— TASK DESCRIPTION —
Your task is to reproduce word for word the lines running from the line containing "const avocado = new THREE.Group();" to the line containing "its imported model.", inclusive. Nothing else belongs in the answer.

— DATA SHOWN —
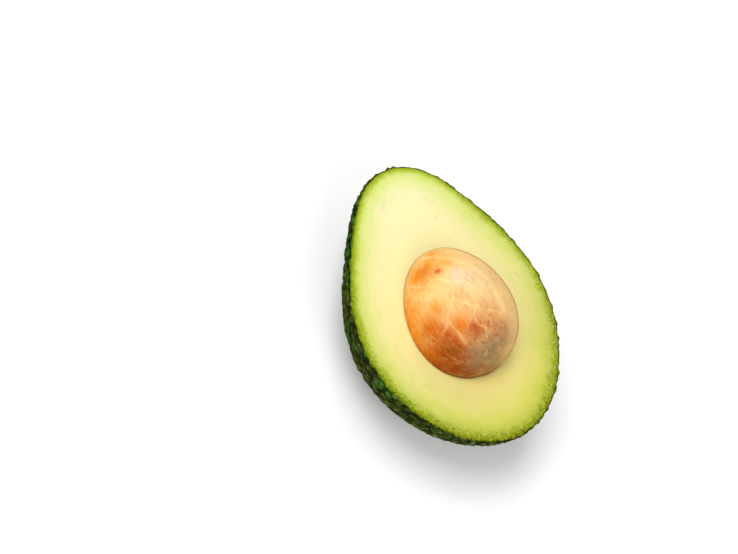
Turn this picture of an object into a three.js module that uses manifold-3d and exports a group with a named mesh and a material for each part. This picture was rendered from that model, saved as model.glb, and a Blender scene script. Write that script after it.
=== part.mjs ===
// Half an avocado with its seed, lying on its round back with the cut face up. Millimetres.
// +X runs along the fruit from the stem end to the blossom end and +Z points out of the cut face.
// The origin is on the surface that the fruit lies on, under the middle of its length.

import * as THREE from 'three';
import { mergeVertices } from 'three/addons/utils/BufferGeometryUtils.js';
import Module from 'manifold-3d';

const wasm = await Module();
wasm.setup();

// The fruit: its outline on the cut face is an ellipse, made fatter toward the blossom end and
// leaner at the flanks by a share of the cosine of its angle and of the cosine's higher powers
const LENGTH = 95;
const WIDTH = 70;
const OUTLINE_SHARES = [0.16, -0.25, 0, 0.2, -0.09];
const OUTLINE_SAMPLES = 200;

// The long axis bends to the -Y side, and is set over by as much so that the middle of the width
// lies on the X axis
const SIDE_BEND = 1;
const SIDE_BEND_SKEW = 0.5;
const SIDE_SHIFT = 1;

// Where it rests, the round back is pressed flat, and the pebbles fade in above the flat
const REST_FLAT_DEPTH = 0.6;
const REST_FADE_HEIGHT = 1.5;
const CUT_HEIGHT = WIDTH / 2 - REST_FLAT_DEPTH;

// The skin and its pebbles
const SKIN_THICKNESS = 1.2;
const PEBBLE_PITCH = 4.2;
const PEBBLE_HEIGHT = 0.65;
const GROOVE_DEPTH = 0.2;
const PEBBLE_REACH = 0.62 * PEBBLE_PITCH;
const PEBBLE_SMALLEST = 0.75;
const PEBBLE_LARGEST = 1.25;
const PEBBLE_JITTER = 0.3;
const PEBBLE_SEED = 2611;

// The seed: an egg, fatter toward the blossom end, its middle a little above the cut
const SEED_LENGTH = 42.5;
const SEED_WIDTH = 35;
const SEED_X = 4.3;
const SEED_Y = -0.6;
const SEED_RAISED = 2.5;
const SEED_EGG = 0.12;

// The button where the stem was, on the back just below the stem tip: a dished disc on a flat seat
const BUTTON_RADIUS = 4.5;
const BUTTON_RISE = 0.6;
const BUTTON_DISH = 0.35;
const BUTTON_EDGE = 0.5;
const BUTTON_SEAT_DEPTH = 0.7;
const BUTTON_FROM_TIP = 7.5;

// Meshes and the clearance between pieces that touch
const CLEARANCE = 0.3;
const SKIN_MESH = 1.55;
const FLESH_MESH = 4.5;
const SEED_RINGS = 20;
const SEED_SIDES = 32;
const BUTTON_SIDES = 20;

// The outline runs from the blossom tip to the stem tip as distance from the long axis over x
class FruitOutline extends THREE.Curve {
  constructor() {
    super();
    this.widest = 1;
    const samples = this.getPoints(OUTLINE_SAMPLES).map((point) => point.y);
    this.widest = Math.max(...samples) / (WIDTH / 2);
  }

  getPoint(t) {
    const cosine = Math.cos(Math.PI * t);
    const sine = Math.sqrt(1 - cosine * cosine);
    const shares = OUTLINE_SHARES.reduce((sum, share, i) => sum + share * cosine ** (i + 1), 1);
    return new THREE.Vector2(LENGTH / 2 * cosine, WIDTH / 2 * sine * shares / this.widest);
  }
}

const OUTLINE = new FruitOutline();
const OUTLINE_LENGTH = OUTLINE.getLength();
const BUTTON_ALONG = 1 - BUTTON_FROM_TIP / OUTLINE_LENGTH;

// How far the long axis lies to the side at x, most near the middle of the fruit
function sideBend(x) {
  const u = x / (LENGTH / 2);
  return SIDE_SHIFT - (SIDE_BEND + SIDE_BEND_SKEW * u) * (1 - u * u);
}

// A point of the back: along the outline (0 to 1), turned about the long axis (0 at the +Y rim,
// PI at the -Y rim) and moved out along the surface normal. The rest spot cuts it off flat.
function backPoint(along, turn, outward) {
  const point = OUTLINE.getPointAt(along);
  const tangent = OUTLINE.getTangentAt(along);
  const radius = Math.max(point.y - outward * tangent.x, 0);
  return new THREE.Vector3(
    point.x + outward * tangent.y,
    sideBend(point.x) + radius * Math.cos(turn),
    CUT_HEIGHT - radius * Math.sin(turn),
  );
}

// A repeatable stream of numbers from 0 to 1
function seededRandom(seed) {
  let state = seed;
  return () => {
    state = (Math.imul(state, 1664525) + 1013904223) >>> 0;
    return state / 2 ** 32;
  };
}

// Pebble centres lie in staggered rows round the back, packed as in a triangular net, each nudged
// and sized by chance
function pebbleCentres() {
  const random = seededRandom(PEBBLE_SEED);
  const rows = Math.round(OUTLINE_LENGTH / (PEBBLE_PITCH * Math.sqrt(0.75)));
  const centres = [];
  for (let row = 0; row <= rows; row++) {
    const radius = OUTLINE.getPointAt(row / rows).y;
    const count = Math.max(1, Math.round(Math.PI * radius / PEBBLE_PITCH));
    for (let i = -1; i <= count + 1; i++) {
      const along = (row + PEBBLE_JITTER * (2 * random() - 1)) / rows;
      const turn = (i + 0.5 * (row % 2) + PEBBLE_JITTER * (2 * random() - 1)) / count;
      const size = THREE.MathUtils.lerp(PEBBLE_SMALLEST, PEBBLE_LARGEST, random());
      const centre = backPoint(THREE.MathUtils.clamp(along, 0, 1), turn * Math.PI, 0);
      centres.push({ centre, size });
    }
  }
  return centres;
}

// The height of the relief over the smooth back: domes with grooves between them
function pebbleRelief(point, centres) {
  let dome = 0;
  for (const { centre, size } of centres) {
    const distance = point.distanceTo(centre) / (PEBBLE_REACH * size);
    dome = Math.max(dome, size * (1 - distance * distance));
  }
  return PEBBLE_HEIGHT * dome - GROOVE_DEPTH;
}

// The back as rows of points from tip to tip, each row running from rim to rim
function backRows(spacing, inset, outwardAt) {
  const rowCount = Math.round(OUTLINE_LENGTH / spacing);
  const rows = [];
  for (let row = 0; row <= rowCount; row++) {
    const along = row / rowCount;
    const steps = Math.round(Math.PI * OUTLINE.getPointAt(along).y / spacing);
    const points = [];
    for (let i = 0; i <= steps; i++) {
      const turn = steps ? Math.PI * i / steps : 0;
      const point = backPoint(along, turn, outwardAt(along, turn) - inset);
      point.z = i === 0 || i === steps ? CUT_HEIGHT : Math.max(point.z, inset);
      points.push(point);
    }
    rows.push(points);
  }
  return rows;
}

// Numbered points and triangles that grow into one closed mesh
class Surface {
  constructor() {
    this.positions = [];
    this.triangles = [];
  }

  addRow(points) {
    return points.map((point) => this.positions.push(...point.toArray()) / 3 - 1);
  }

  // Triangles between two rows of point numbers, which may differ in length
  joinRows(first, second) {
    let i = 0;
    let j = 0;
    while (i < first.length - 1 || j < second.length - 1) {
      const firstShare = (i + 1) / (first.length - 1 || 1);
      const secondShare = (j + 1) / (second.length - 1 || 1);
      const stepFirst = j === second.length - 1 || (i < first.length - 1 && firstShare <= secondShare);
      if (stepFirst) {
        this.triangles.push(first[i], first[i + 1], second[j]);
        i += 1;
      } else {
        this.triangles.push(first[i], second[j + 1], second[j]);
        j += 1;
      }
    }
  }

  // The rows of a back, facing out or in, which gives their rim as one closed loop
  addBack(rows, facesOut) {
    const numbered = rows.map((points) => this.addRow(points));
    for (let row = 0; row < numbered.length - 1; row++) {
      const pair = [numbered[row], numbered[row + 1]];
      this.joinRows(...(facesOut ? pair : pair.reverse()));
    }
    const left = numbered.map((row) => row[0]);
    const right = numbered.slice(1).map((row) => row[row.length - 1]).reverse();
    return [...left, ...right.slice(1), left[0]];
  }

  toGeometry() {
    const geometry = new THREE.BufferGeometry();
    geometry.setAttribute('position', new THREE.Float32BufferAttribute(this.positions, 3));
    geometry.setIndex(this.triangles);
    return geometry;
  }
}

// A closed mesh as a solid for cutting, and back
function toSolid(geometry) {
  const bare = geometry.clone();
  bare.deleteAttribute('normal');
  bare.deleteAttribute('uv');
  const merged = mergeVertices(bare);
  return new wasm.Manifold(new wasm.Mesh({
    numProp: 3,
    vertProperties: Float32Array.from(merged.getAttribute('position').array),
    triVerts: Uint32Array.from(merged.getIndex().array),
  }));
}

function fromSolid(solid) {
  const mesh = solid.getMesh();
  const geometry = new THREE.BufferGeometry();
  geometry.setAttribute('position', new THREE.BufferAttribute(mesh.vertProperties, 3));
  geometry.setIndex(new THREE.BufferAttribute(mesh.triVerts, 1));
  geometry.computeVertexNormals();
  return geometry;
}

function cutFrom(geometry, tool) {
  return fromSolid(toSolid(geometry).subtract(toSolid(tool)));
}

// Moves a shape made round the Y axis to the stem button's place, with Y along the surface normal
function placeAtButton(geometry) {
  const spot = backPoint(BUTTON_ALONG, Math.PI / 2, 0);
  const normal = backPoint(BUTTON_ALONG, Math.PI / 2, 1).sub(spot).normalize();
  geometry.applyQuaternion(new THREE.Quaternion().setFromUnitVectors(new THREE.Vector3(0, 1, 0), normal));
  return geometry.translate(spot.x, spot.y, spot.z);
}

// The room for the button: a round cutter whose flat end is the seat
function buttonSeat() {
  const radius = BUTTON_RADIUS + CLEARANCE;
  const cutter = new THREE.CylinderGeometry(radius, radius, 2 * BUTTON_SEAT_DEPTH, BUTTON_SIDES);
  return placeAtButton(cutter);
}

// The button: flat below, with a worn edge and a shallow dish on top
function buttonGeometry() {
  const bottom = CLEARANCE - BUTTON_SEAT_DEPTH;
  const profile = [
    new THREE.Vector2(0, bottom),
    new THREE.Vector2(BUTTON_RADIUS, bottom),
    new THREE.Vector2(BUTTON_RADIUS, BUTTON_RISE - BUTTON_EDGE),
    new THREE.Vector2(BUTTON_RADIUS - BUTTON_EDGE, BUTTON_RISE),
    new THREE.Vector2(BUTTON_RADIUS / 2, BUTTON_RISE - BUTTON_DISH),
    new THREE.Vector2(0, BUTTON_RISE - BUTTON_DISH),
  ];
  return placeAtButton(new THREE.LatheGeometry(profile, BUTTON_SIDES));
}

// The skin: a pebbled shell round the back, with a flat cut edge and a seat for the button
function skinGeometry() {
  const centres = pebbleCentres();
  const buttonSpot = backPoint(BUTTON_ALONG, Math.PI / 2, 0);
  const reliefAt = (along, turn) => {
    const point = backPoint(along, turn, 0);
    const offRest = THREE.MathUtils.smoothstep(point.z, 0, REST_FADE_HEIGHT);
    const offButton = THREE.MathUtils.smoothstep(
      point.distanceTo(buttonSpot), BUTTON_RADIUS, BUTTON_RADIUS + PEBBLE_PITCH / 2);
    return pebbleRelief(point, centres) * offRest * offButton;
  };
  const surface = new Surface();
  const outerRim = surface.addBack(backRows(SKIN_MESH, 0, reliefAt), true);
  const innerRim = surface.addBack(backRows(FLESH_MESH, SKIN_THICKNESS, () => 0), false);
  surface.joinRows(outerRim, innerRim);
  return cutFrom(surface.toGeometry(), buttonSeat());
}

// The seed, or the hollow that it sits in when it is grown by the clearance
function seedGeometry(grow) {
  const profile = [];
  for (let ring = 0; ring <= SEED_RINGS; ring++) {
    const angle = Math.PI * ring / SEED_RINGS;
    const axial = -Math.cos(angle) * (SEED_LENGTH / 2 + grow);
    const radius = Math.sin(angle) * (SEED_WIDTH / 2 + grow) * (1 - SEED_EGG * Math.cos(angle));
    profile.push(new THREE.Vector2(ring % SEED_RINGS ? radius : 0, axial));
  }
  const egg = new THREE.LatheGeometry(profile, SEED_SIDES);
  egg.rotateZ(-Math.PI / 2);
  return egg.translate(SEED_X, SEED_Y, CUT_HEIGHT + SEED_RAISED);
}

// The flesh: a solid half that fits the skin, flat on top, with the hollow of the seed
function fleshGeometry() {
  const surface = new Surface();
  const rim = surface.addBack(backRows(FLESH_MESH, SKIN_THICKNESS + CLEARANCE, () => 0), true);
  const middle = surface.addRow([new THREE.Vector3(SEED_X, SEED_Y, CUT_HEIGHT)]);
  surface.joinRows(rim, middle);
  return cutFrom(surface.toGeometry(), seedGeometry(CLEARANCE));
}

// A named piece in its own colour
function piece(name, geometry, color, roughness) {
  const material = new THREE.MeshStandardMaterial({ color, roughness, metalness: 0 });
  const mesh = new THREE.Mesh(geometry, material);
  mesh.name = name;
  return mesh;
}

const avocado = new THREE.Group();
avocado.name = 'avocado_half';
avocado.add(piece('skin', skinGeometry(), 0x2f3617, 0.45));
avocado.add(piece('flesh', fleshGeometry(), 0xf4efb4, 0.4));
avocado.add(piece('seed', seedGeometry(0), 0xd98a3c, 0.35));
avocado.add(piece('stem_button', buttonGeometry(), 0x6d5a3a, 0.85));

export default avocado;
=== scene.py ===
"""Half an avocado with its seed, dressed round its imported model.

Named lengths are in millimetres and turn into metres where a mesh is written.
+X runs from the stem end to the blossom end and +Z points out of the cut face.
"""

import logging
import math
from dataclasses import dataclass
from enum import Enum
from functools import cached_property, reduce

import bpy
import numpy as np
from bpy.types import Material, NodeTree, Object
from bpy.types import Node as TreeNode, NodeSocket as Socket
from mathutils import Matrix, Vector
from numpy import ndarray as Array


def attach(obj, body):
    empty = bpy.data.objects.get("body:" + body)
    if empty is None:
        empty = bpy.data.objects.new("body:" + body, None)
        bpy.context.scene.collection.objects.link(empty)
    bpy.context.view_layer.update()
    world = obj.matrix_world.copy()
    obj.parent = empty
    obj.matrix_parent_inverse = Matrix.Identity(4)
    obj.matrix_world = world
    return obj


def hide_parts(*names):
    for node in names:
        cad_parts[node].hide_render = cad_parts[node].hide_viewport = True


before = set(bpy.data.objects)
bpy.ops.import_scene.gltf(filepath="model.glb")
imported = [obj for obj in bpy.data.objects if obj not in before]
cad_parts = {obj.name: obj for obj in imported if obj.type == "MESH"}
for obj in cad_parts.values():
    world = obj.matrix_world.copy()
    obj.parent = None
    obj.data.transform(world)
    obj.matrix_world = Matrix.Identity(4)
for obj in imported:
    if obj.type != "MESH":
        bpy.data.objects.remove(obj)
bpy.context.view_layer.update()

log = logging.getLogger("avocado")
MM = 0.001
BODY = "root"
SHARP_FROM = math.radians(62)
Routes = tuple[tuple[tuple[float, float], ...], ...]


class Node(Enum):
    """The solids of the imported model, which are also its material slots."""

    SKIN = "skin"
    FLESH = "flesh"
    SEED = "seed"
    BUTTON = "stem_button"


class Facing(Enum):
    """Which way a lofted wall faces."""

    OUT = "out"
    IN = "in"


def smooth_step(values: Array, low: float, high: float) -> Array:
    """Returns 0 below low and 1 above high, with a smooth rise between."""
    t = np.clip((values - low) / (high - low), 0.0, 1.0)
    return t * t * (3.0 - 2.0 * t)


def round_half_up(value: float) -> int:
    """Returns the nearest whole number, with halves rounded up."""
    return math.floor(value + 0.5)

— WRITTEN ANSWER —
const avocado = new THREE.Group();
avocado.name = 'avocado_half';
avocado.add(piece('skin', skinGeometry(), 0x2f3617, 0.45));
avocado.add(piece('flesh', fleshGeometry(), 0xf4efb4, 0.4));
avocado.add(piece('seed', seedGeometry(0), 0xd98a3c, 0.35));
avocado.add(piece('stem_button', buttonGeometry(), 0x6d5a3a, 0.85));

export default avocado;
=== scene.py ===
"""Half an avocado with its seed, dressed round its imported model.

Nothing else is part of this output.